Saturday, December 30, 2006

 

Enterprise Architecture and how we are envious of each other

A peer at work always tells that humans are silly little creatures and we as architects must get away from our coffee clutch thinking. I think it is all related to the problem of envy...



Like many of my peers, I am guilty of attempting to find patterns in the human aspects of technology when this practice may be a recursive anti-pattern. Folks who think in patterns or at least use the word frequently use it because of the buzzword factor which helps increase its attraction to other demographics who may not be on the same page but want to.

They think "patterns are cool and good" and they also think what they've done is cool and good and therefore must be a pattern. This is kinda like me attacking George Bush and the idiots in the Republican party which makes folks assume that I am somehow Democratic without them ever really asking the question, is George Bush really an idiot?

Even more sinister is that many think they have a good, reusable solution to a recurring problem, but don't yet understand that the solution needs to recur as well as the problem. It is not enough to be reusable, it has to have already been used several times. This thinking by the way should also be applied to service oriented architectures.

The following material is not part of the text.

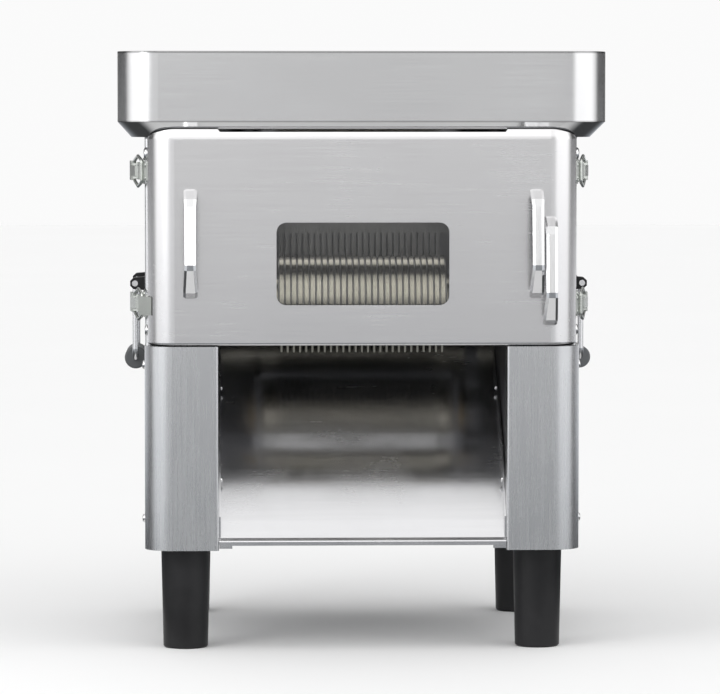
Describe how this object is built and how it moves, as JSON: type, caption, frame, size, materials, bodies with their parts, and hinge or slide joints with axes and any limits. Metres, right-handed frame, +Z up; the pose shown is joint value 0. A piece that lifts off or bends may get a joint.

Maybe architects who talk in terms of patterns need to stop reading the Gang of Four and instead need to use the pattern books to beat folks upside their heads when they do something stupid. I wonder if the below things could be considered patterns:


Anyway, use patterns to describe situations and recurring themes but don't use them for tagging to every problem that happens to materialize along the way. Patterns should be applied within a context...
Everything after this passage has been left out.